The Ds are basically the failed Atoms, with the highest leakage and power consumption. Not wanting to throw them away, Intel sells those cheaply in always plugged in systems.
The mobile netbook parts are the Ns, while tablets and MIDs go for Zxx series.
The new Z6xx series target the smartphones, Intel announced they have 2 major wins in this field ( Motorola, Nokia ? ).
Just remember savantu that amd is not targeting that market, so there is no point comparing ontario to these, but compare them to n and d series.
There is potential for AMD to get major "win". But we can't really know until more performance data is available.
Ps. If it is true what ppl say and you are financial analyst. I see problem with your very negative view on amd and very positive view on intel. It wont let you properly analyze potential of both companies. It is true intel is big and can handle failures better, but for amd the result of major win is also bigger in stock prize than for intel. That is why i find your biased view strange.
Intel and AMD are looking for different markets right now. AMD needed a good mobile part for netbooks and above, Intel needs something good below netbooks ( mids, tablets and ultimately smartphones ).

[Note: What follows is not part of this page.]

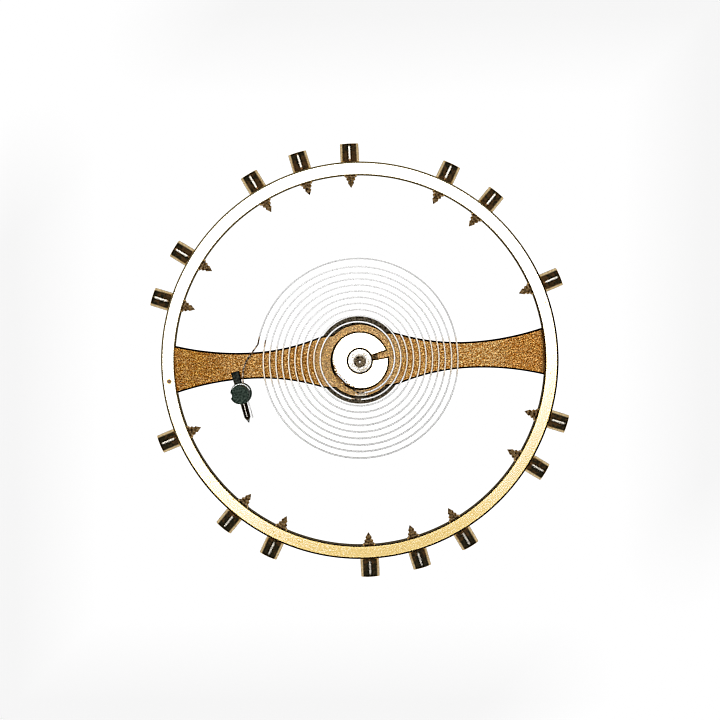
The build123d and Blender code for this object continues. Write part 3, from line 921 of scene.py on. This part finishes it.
dark_knee, dark_elbow, tail_clearance, dark_before_stud, dark_rise = 0.22, 0.2, 0.04, 0.1, 0.5


def spring_face(centre, normal):
    """Dark at the knee and from the elbow to the stud, where it turns away from the light"""
    spot = complex(centre.x, centre.y)
    knee = abs(spot - knee_spot) < dark_knee
    outer = abs(spot - coil_end) < dark_elbow or abs(spot) > abs(coil_end) + tail_clearance
    before_stud = part_of(spot, unit(stud_angle + 90)) < dark_before_stud
    if normal.z > dark_rise and (knee or outer and before_stud):
        return spring_looks.index(spring_dark)
    return spring_looks.index(spring_top if normal.z > least_rise else spring_steel)


hand_over(spring, None, ["hairspring"], spring_looks, spring_face)
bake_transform(spring)

# Stud and its pin
pin_length = stud_pin_back_length + stud_pin_front_length
pin_slope = (stud_pin_big_radius - stud_pin_small_radius) / pin_length
pin_foot_radius = stud_pin_big_radius - pin_slope * (stud_pin_back_length - stud_foot_radius)
stud_distance = tail_distance + strip_thickness / 2 + touch_gap + pin_foot_radius
stud_hole_place = stud_distance - stud_hole_shift
stud_hole_reach = stud_hole_place - tail_distance + strip_thickness / 2 + stud_hole_slack
stud_hole_radius = touch_gap + hypot(stud_hole_reach, strip_height / 2)
waist_radius = stud_foot_radius - stud_foot_taper
post = lathe("stud_post", eased([
    (0, stud_bottom, 0),
    (stud_foot_radius, stud_bottom, 0.016),
    (waist_radius, stud_foot_top, 0.01),
    (stud_post_radius, stud_foot_top, 0),
    (stud_post_radius, stud_top, 0.016),
    (0, stud_top, 0),
]), segments=96)
groove_place = unit(stud_groove_angle) * stud_groove_place
groove = rod(stud_groove_radius, stud_bottom - overrun, stud_top + overrun, segments=40)
moved(groove, Matrix.Translation((groove_place.real, groove_place.imag, 0)))
cut(post, groove)
stud_place = unit(stud_angle) * stud_distance
moved(post, Matrix.Translation((stud_place.real, stud_place.imag, 0)))
hole = rod(stud_hole_radius, -2 * stud_foot_radius, 2 * stud_foot_radius, segments=48)
cut(post, moved(hole, across(stud_angle, stud_hole_place, strip_middle)))
light_angle, lit_from = 105, 0.02


def stud_face(centre, normal):
    """The ledge above the foot shines on the side that turns to the light"""
    side = complex(centre.x, centre.y) - stud_place
    ledge = abs(centre.z - stud_foot_top) < same_place and normal.z > facing_up
    return int(ledge and part_of(side, unit(light_angle)) > lit_from)


hand_over(post, "stud", ["stud"], [stud_steel, stud_edge], stud_face)
peg = lathe("stud_peg", eased([
    (0, -stud_pin_back_length, 0),
    (stud_pin_big_radius, -stud_pin_back_length, 0.02),
    (stud_pin_big_radius - pin_slope * stud_pin_back_length, 0, 0),
    (stud_pin_small_radius, stud_pin_front_length, 0.02),
    (0, stud_pin_front_length + stud_pin_point_length, 0),
]), segments=56)
moved(peg, across(stud_angle, stud_distance, strip_middle))


def peg_face(centre, normal):
    """The front half is polished, with painted shade on its upper side and a painted highlight line
    on top
    """
    return int(part_of(complex(centre.x, centre.y), unit(stud_angle + 90)) > 0)


hand_over(peg, "stud", ["stud_pin"], [pin_steel, pin_bright_painted_sheen], peg_face)

# Directions in the photograph
photo_turn = 2.85
right, up = unit(-photo_turn), unit(90 - photo_turn)

# Floor: it glows an even white, a little less so from the picture's sides outwards
floor_half, floor_gap = 0.4, 0.02
floor_height = -(staff_end + floor_gap) * MM
corners = [(x * floor_half, y * floor_half) for x, y in ((-1, -1), (1, -1), (1, 1), (-1, 1))]
floor = new_piece("floor", [(x, y, floor_height) for x, y in corners], [(0, 1, 2, 3)])
floor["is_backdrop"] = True
floor.visible_glossy = False
material, tree = new_material("floor_white")


def distance_along(way):
    """The distance from the middle along a direction, either way, in millimetres"""
    return arithmetic(tree, "ABSOLUTE", along(tree, (way.real, way.imag, 0)))


floor_glow, floor_fall, floor_colour = 0.95, 0.13, (0.24, 0.24, 0.238, 1)
fall_reach, bright_corners, even_again = (5.4, 8.9), (8.6, 12.4), (11, 25)
outwards = arithmetic(tree, "MAXIMUM", distance_along(right), distance_along(up))
fall = product(
    tree,
    spread(tree, outwards, *fall_reach, 0, floor_fall),
    spread(tree, distance_along((right - up) / sqrt(2)), *bright_corners, 1, 0),
    spread(tree, outwards, *even_again, 1, 0),
)
strength = arithmetic(tree, "SUBTRACT", floor_glow, fall)
glow = node(tree, "ShaderNodeEmission", {"Color": white, "Strength": strength})
matte = node(tree, "ShaderNodeBsdfDiffuse", {"Color": floor_colour})
both = node(tree, "ShaderNodeAddShader", {0: glow.outputs[0], 1: matte.outputs[0]})
node(tree, "ShaderNodeOutputMaterial", {"Surface": both.outputs[0]})
floor.data.materials.append(material)


# Light: a soft round source close to the camera's axis in a dark sky, dim walls, a paler ground
def lamp_axis(tilt, towards):
    """A direction this far from upright, towards an angle in the photo"""
    flat = (right * cos(radians(towards)) + up * sin(radians(towards))) * sin(radians(tilt))
    return (flat.real, flat.imag, cos(radians(tilt)))


lamp_tilt, lamp_towards, lamp_strength = 4.1, 107.5, 3.5
lamp_core, lamp_edge = radians(6.9), radians(9.6)
wall_rise, wall_strength = (0.90, 0.965), 0.38
ground_rise, ground_strength = (-0.25, 0.1), 0.37
beneath_rise, least_strength = (-0.97, -0.88), 0.03
world = bpy.data.worlds.new("surroundings")
bpy.context.scene.world = world
world.use_nodes = True
tree = world.node_tree
tree.nodes.clear()
way = node(tree, "ShaderNodeTexCoord").outputs["Generated"]
way = vector(tree, "NORMALIZE", way)[0]
towards = vector(tree, "DOT_PRODUCT", way, lamp_axis(lamp_tilt, lamp_towards))["Value"]
off_lamp = arithmetic(tree, "ARCCOSINE", towards)
lamp = spread(tree, off_lamp, lamp_core, lamp_edge, lamp_strength, 0.0)
rise = node(tree, "ShaderNodeSeparateXYZ", {0: way}).outputs["Z"]
walls = spread(tree, rise, *wall_rise, wall_strength, 0.0)
ground = spread(tree, rise, *ground_rise, ground_strength, 0.0)
not_beneath = spread(tree, rise, *beneath_rise, 0.0, 1.0)
around = product(tree, total(tree, walls, ground), not_beneath)
strength = total(tree, lamp, around, least_strength)
lit = node(tree, "ShaderNodeBackground", {"Color": white, "Strength": strength})
pale = node(tree, "ShaderNodeBackground", {"Color": white, "Strength": 1.0})
seen = node(tree, "ShaderNodeLightPath").outputs["Is Camera Ray"]
shown = node(tree, "ShaderNodeMixShader", {0: seen, 1: lit.outputs[0], 2: pale.outputs[0]})
node(tree, "ShaderNodeOutputWorld", {"Surface": shown.outputs[0]})

# Tone: bright parts turn white, and edges are a little crisper, as in the photo
whitens_from, whitens_by = 0.66, 2.3
display_power, sharpening = 2.2, 0.07
scene = bpy.context.scene
scene.view_settings.view_transform = "Standard"
scene.view_settings.look = "None"
scene.use_nodes = True
tree = scene.node_tree
tree.nodes.clear()


def picture(operation, *values, **settings):
    """What one operation makes of these numbers or pictures"""
    inputs = dict(enumerate(values))
    return node(tree, "CompositorNodeMath", inputs, operation=operation, **settings).outputs[0]


def each(channels, *steps):
    """The same steps of arithmetic on each channel, and the channels put together"""
    for operation, amount in steps:
        channels = [picture(operation, channel, amount) for channel in channels]
    return node(tree, "CompositorNodeCombineColor", dict(enumerate(channels))).outputs[0]


layers = tree.nodes.new("CompositorNodeRLayers")
split = node(tree, "CompositorNodeSeparateColor", {0: layers.outputs["Image"]})
red, green, blue = split.outputs[:3]
whiter = picture("MULTIPLY", picture("SUBTRACT", green, whitens_from), whitens_by, use_clamp=True)
gains = [picture("MULTIPLY", picture("SUBTRACT", red, c), whiter) for c in (green, blue)]
whitened = [picture("ADD", c, gain) for c, gain in zip((green, blue), gains)]
held = ("MINIMUM", 1.0), ("MAXIMUM", 0.0)
flat = each([red, *whitened], *held, ("POWER", 1 / display_power))
crisp = node(tree, "CompositorNodeFilter", {0: sharpening, 1: flat}, filter_type="SHARPEN")
split = node(tree, "CompositorNodeSeparateColor", {0: crisp.outputs[0]})
node(tree, "CompositorNodeComposite", {0: each(split.outputs[:3], *held, ("POWER", display_power))})

# Camera
distance, tilt, aim_right, aim_up = 70.0, 1.5, 0.005, 0.009
camera = bpy.data.cameras.new("camera")
camera.lens, camera.sensor_width = 138.73, 36.0
camera.clip_start, camera.clip_end = 0.001, 2.0
camera = bpy.data.objects.new("camera", camera)
scene.collection.objects.link(camera)
scene.camera = camera
target = right * aim_right + up * aim_up
off_axis = target + up * distance * sin(radians(tilt))
camera_spot = Vector((off_axis.real, off_axis.imag, distance * cos(radians(tilt))))
back = (camera_spot - Vector((target.real, target.imag, 0))).normalized()
sideways = Vector((right.real, right.imag, 0))
placed = Matrix((sideways, back.cross(sideways), back)).transposed().to_4x4()
placed.translation = camera_spot * MM
camera.matrix_world = placed

low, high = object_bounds()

ARM is picking up steam and aiming to go from smartphones to mids/tablets/laptops and ultimately high density servers.
A clash is on the horizon as Intel thrusts in ARM territory and viceversa. AMD at the moment is sitting on the sidelines, but they need to be prepared for this war. Current Ontario landed just above where ARM is trying to go in the next step.

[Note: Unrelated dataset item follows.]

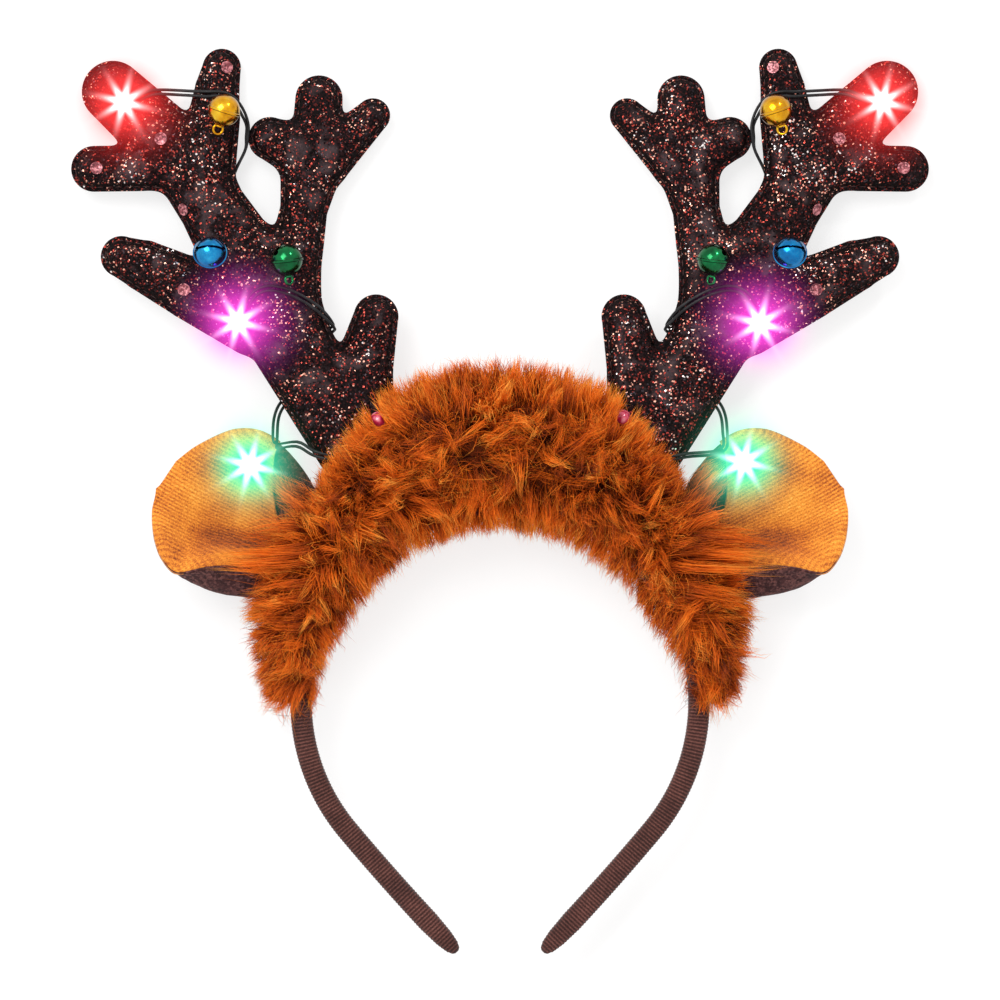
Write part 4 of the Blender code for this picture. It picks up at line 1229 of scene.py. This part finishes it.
# %% Bell shape
BELL_RADIUS = 5.2
BELL_WALL = 0.45
BELL_RIM = 0.3
SLOT_WIDE = 0.8
SLOT_END = 0.95
SLOT_REACH = 4.35
SLOT_END_DROP = 2.9
LOOP_RADIUS = 1.5
LOOP_WIRE = 0.42
LOOP_RISE = 0.9
COLLAR_RADIUS = 1.25
COLLAR_TALL = 0.7
COLLAR_Z = 5.05
BALL_RADIUS = 1.7
BALL_AT = (0.6, 0.2, -2.6)
BELLS = {  # (out, y, z), the way its loop points and its roll about that way, in degrees
    "bell_gold": ((86.1, 121.446, 14.726), (0.31, -0.95, -0.1), 15),
    "bell_blue": ((90.2, 76.846, 20.95), (0.05, -0.38, -0.92), 0),
    "bell_green": ((66.4, 74.646, 19.574), (-0.11, -0.99, -0.1), 45),
}


def apply_modifier(piece, kind, **settings):
    """Add a modifier, set it and apply it."""
    select_only(piece)
    step = piece.modifiers.new("step", kind)
    for name, value in settings.items():
        setattr(step, name, value)
    bpy.ops.object.modifier_apply(modifier=step.name)


def apply_with(piece, tool, operation):
    """Join another solid to the piece, or cut it away, and remove the other one."""
    apply_modifier(piece, "BOOLEAN", operation=operation, solver="EXACT", object=tool)
    bpy.data.objects.remove(tool, do_unlink=True)


def slot_cutter():
    """The slot with its two round ends: a bar under the bell, and a rod that leans out at each end."""
    bpy.ops.mesh.primitive_cube_add(size=1.0, location=(0, 0, -4.2 * MM))
    parts = [bpy.context.object]
    parts[0].scale = (2 * SLOT_REACH * MM, SLOT_WIDE * MM, 5.0 * MM)
    for end in (-1, 1):
        tilt = end * math.atan2(SLOT_REACH, SLOT_END_DROP)
        place = (end * SLOT_REACH * MM, 0, -SLOT_END_DROP * MM)
        bpy.ops.mesh.primitive_cylinder_add(vertices=20, radius=SLOT_END * MM, depth=3.0 * MM, location=place,
                                            rotation=(0, -tilt, 0))
        parts.append(bpy.context.object)
    for part in parts:
        select_only(part)
        bpy.ops.object.transform_apply(location=True, rotation=True, scale=True)
    for part in parts[1:]:
        apply_with(parts[0], part, "UNION")
    return parts[0]


def bell_shape():
    """One bell about the origin, its loop at +Z."""
    deselect()
    bpy.ops.mesh.primitive_uv_sphere_add(segments=48, ring_count=32, radius=(BELL_RADIUS - 0.12) * MM)
    shell = bpy.context.object
    bpy.ops.object.mode_set(mode="EDIT")
    select_where(shell, faces=lambda f: abs(f.calc_center_median().z) < 0.6 * MM)
    bpy.ops.mesh.extrude_region_shrink_fatten(TRANSFORM_OT_shrink_fatten={"value": BELL_RIM * MM})
    bpy.ops.transform.resize(value=(1.0, 1.0, 0.55), center_override=(0, 0, 0))
    bpy.ops.object.mode_set(mode="OBJECT")
    apply_modifier(shell, "SOLIDIFY", thickness=BELL_WALL * MM, offset=-1.0)
    apply_with(shell, slot_cutter(), "DIFFERENCE")
    select_only(shell)
    bpy.ops.object.shade_smooth_by_angle(angle=math.radians(40))
    return shell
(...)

IMO, when the players will overlap, AMD could find itself as a collateral victim. Intel has the resources and is willing ( already its marketing machine turned on ARM ) to steam roll ARM on its turf. I wouldn't be surprised if Intel allocated to Atom and other small factor SoC an order of magnitude more resources than ARM has.
Yet, ARM has an aces on its sleeve : it is a pure design house which licenses its designs and other carry the burden to implement them. ARM gets royalties of a few cents for each chip. That's extremely low, but when your designs are produced at a rate of 5m a day it adds up.

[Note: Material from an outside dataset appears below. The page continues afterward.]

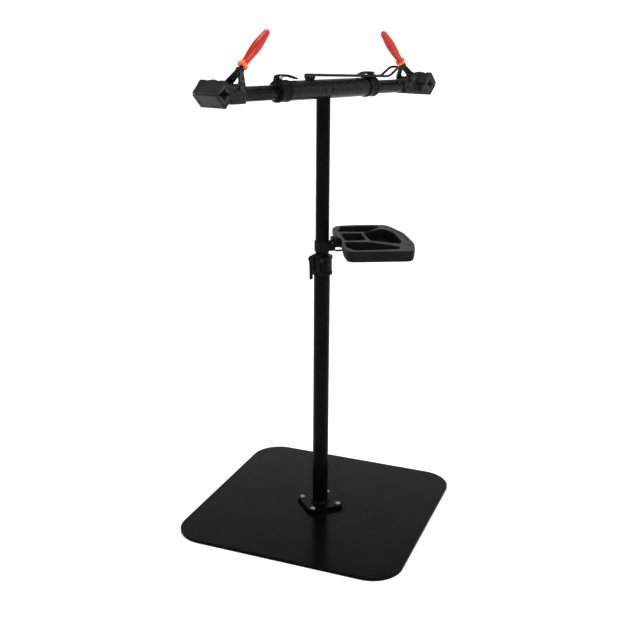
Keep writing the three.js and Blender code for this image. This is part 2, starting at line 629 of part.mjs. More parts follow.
function addHead(beam, label) {
  const { side, extension } = ARMS[label];
  const head = new THREE.Group();
  head.position.set(side * (HEAD_X + extension), 0, ARM_Z);
  head.rotation.z = side > 0 ? 0 : Math.PI;
  beam.add(head);
  piece(head, `clamp_block_${label}`, 'cast', clampBlock());
  piece(head, `clamp_bolt_${label}`, 'steel', blockBolt());
  piece(head, `clamp_set_screw_${label}`, 'darkSteel', clampSetScrew());
  piece(head, `lower_jaw_${label}`, 'cast', lowerJaw());
  piece(head, `lower_pad_${label}`, 'rubber', jawPad(-1));
  piece(head, `jaw_hinge_pin_${label}`, 'steel', hingePin());
  piece(head, `lever_pin_${label}`, 'steel', leverPin());
  piece(head, `upper_jaw_${label}`, 'cast', upperJaw());
  piece(head, `upper_pad_${label}`, 'rubber', jawPad(1));
  piece(head, `clamp_lever_${label}`, 'darkSteel', clampLever());
  piece(head, `lever_grip_${label}`, 'redGrip', leverGrip());
}

function addArm(beam, label) {
  const { side, extension } = ARMS[label];
  const arm = new THREE.Group();
  arm.rotation.z = side > 0 ? 0 : Math.PI;
  beam.add(arm);
  piece(arm, `arm_bush_${label}`, 'plastic', armBush());
  piece(arm, `arm_collar_${label}`, 'cast', armCollar());
  piece(arm, `arm_lock_pin_${label}`, 'steel', armLockPin());
  piece(arm, `arm_lock_lever_${label}`, 'plastic', armLockLever());
  piece(arm, `arm_tube_${label}`, 'powder', armTube().translate(extension, 0, 0));
  piece(arm, `arm_rail_${label}`, 'darkSteel', armRail().translate(extension, 0, 0));
}

function addUpperMast(stand) {
  const top = new THREE.Group();
  top.position.z = BEAM_Z;
  top.rotation.z = rad(BEAM_HEADING);
  stand.add(top);
  piece(top, 'mast_glide_ring', 'plastic', glideRing());
  piece(top, 'upper_mast_tube', 'powder', upperTube());
  piece(top, 'mast_top_plug', 'plastic', mastTopPlug());
  [-BEAM_SCREW_X, BEAM_SCREW_X].forEach((x, i) => {
    piece(top, `beam_screw_${i + 1}`, 'darkSteel', beamScrew(x));
  });

  const beam = new THREE.Group();
  beam.position.x = BEAM_SHIFT;
  top.add(beam);
  piece(beam, 'beam_tube', 'powder', beamTube());
  piece(beam, 'hanger_bracket', 'cast', hangerBracket());
  piece(beam, 'wire_hanger', 'powder', wireHanger());
  for (const label of ['left', 'right']) {
    addArm(beam, label);
    addHead(beam, label);
  }
}

// ---- tray ------------------------------------------------------------------------------
// The tray's frame: +X from the mast to the tray's middle, Z from the floor.
const TRAY_FLOOR = 3;
const BAND_R = UPPER_R + GAP;

// An outline through corner points, each corner rounded with a curve of the given reach.
function softPolygon(points, reach) {
  const corners = points.map(([x, y]) => new THREE.Vector2(x, y));
  const shape = new THREE.Shape();
  corners.forEach((corner, i) => {
    const before = corners[(i + corners.length - 1) % corners.length];
    const after = corners[(i + 1) % corners.length];
    const start = before.clone().sub(corner).setLength(reach).add(corner);
    const end = after.clone().sub(corner).setLength(reach).add(corner);
    if (i === 0) shape.moveTo(start.x, start.y);
    else shape.lineTo(start.x, start.y);
    shape.quadraticCurveTo(corner.x, corner.y, end.x, end.y);
  });
  shape.closePath();
  return shape;
}

const TRAY_OUTLINE = [[44, -175], [236, -183], [258, -80], [260, 70], [232, 199], [150, 206],
  [66, 198], [46, 130], [54, 45], [54, -32], [44, -90]];

function pocket(points) {
  return slab(softPolygon(points, 8), TRAY_TOP - TRAY_DEPTH + TRAY_FLOOR, TRAY_TOP + 5, 3);
}

function trayBody() {
  const body = slab(softPolygon(TRAY_OUTLINE, 27), TRAY_TOP - TRAY_DEPTH, TRAY_TOP, 6);
  const pockets = [
    [[60, 105], [68, 135], [84, 184], [192, 184], [202, 162], [150, 92]],
    [[68, 76], [128, 76], [128, -22], [64, -26]],
    [[58, -44], [134, -54], [206, -122], [200, -150], [72, -158], [54, -110]],
    [[136, 76], [196, 132], [212, 130], [229, 73], [228, -40], [216, -86], [138, -34]],
  ];
  const hole = bar(6, TRAY_TOP - TRAY_DEPTH - 5, TRAY_TOP + 5, 14).translate(237, -101, 0);
  return cut(body, ...pockets.map(pocket), hole);
}

function trayBand() {
  const [low, high] = [TRAY_TOP - 34, TRAY_TOP - 4];
  const ring = bar(BAND_R + 3, low, high, 28);
  const lug = box([18, -10, low], [34, 10, high]);
  const bore = bar(BAND_R, low - 1, high + 1, 28);
  const slit = box([10, -1.5, low - 1], [40, 1.5, high + 1]);
  return cut(join(ring, lug), bore, slit, barY(2.5 + GAP, -20, 20, 29, TRAY_TOP - 10, 12));
}

function trayBandScrew() {
  const z = TRAY_TOP - 10;
  return join(barY(2.5, -12, 12, 29, z, 12), barY(4.5, -13, -10 - GAP, 29, z, 12),
    barY(4.5, 10 + GAP, 13, 29, z, 6));
}

function trayBracket() {
  const [low, high] = [TRAY_TOP - 22, TRAY_TOP + 6];
  const plate = box([TRAY_BACK_PLATE - 4, -26, low], [TRAY_BACK_PLATE, 26, high]);
  const cheeks = [[-16, -10 - GAP], [10 + GAP, 16]]
    .map(([from, to]) => box([26, from, low], [TRAY_BACK_PLATE - 3, to, high]));
  return cut(join(plate, ...cheeks), bar(BAND_R + 3 + GAP, low - 1, high + 1, 28),
    barY(6, -20, 20, 29, TRAY_TOP - 10, 14));
}

// A wire carrier that reaches from the band's lug to the underside of the tray.
function trayWire() {
  const [root, low, reach] = [37, TRAY_TOP - 35, 80];
  const under = TRAY_TOP - TRAY_DEPTH - 1.8;
  return rod([[root, -6, low + 13], [root, -6, low], [reach, -6, under], [reach, 6, under],
    [root, 6, low], [root, 6, low + 13]], 1.5, 4);
}

function addTray(stand) {
  const tray = new THREE.Group();
  tray.rotation.z = rad(TRAY_HEADING);
  stand.add(tray);
  piece(tray, 'tray_body', 'plastic', trayBody());
  piece(tray, 'tray_band', 'cast', trayBand());
  piece(tray, 'tray_band_screw', 'steel', trayBandScrew());
  piece(tray, 'tray_bracket', 'cast', trayBracket());
  piece(tray, 'tray_wire', 'darkSteel', trayWire());
}

// ---- assembly --------------------------------------------------------------------------
const stand = new THREE.Group();
addFoot(stand);
addLowerMast(stand);
addUpperMast(stand);
addTray(stand);

export default stand;
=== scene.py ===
"""Twin-clamp bike repair stand: the detailed pieces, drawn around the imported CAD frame.

Each piece is drawn in millimetres in the local frame of its sub-assembly, and then placed in metres by a
matrix worked out from the frame's joints and boxes.
"""
import json
import math

import bmesh
import bpy
from mathutils import Matrix, Vector

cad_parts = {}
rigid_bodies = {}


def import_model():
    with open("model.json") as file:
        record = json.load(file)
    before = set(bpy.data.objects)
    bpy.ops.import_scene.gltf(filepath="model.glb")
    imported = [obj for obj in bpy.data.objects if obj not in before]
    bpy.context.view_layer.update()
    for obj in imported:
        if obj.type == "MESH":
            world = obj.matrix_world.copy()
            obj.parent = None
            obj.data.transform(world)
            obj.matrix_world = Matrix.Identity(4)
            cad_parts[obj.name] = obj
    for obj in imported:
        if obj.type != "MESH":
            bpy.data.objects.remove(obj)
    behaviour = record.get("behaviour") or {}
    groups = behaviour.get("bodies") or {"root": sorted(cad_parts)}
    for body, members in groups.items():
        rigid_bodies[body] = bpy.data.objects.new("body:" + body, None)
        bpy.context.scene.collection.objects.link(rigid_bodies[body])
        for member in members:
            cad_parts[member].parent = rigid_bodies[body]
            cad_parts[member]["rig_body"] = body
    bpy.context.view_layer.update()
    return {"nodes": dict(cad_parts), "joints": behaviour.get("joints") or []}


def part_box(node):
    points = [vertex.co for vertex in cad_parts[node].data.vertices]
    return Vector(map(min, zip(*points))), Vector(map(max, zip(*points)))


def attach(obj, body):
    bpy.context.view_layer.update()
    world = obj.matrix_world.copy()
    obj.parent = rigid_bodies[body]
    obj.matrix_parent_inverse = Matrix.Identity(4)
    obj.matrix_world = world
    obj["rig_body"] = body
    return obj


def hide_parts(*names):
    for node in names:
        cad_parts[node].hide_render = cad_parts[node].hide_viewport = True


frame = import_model()

MM = 0.001
ROUND = 72                       # sides of a tube or a large round piece
SMALL_ROUND = 32                 # sides of a screw or a pin
SHARP_ANGLE = math.radians(34)
ON_AXIS = 1e-5                   # the radius that stands for the axis itself
PLAY = 0.3                       # clearance between fitted pieces
THROUGH = 5                      # how far a cutting tool reaches past what it cuts
JOINTS = {joint["name"]: joint for joint in frame["joints"]}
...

Basically ARM brings together Qualcom, Freescale, Samsung,etc. Intel isn't in battle only with ARM, but with those companies also.
Why could AMD end up as a collateral victim ? ARM is so widespread because it is cheap. ARM based CPUs sells for cents and rarely above a few $. It is safe to assume its trust in low power and low end x86 territory will be price driven ( they don't have the SW base ). Who is the low cost king of x86 ? AMD.
Intel doesn't go after every unit in the market for a very simple reason, its margins would crater from the lovely 60%+ it enjoys now. Every time AMD took a beating from Intel it retreated in the low cost part of the market where Intel wasn't willing to enter.
Well, that is about to change since ARM targets specifically that market. ARM won't bother to design the next Nehalem, but it will produce an ARM based Ontario-like CPU ( AR15 ? ).
But I'm preparing the popcorn to see this new war unfold in the next years.
I have no financial interest in the matter, it is simply a hobby for fun.Ps. If it is true what ppl say and you are financial analyst. I see problem with your very negative view on amd and very positive view on intel. It wont let you properly analyze potential of both companies. It is true intel is big and can handle failures better, but for amd the result of major win is also bigger in stock prize than for intel. That is why i find your biased view strange.